Pennsylvania’s reliance on gas is consistent with national and regional trends. However its adherence to oil differs from the national and regional scales, where oil plays a less prominent role. This shows that gas and oil are Pennsylvania’s primary residential energy sources, whereas oil plays a smaller role in other parts of the country. For renewable energies to be embraced in the residential sector in Pennsylvania, they will have to become competitive with gas and oil in terms of price, ease of use, reliability, and flexibility.

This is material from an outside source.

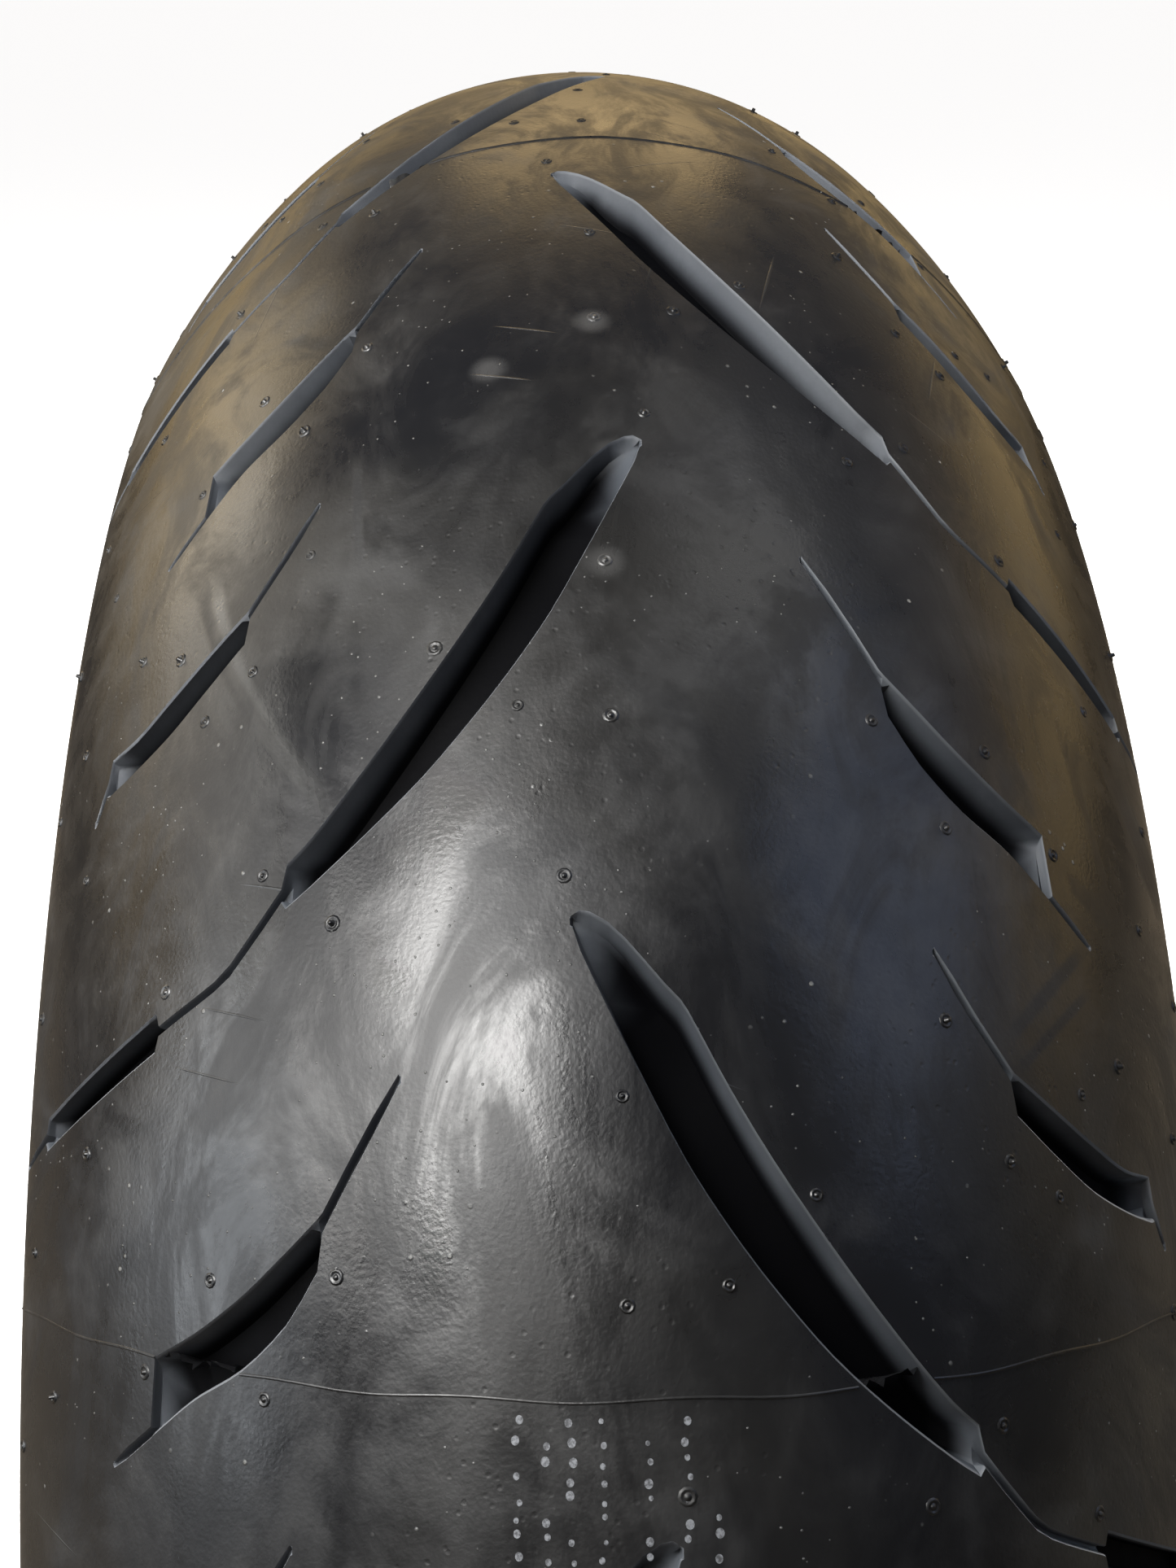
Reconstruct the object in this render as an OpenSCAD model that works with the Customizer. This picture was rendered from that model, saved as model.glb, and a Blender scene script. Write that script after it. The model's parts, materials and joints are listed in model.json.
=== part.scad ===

Nevertheless, Pennsylvania’s forty year residential energy history illustrates how their substitution is possible. In the future, gas and oil may contract being replaced by more benign renewable energies that minimize scarcity and degradation. However, that will only happen when renewable energies are perceived as viable residential energy resources.

Residential Energy use in Centre County

To evaluate associations between particular energy sources in Centre County, a factor analysis model was run of home heating fuels for 1990. When electricity, coal, natural gas, solar, wood, LPG, and oil were loaded into the model, two factors emerged: a modern fossil fuel factor and a renewable coal factor (see Map 1).

Electricity, LPG, gas, and oil were loaded high on facto 1 and low on factor 2 and coal, solar, and wood were loaded high on factor 2 and low on factor 1. This means that fossil fuels energy sources tend to cluster together and renewable sources tend to cluster together in use. Coal is associated with renewables because it is not a widely used energy source (see Figure 6) in the state of Pennsylvania. This statistical map shows that fossil fuels are widely used in Centre County and coal, solar, and wood are not. The rotated component matrix for the model is given below. Not the high loadings for the fuels associated with factor 1 and the low loadings for the energies associated with factor 2. Coal is the least well-explained energy form by this model, however 76% of the variance is explained.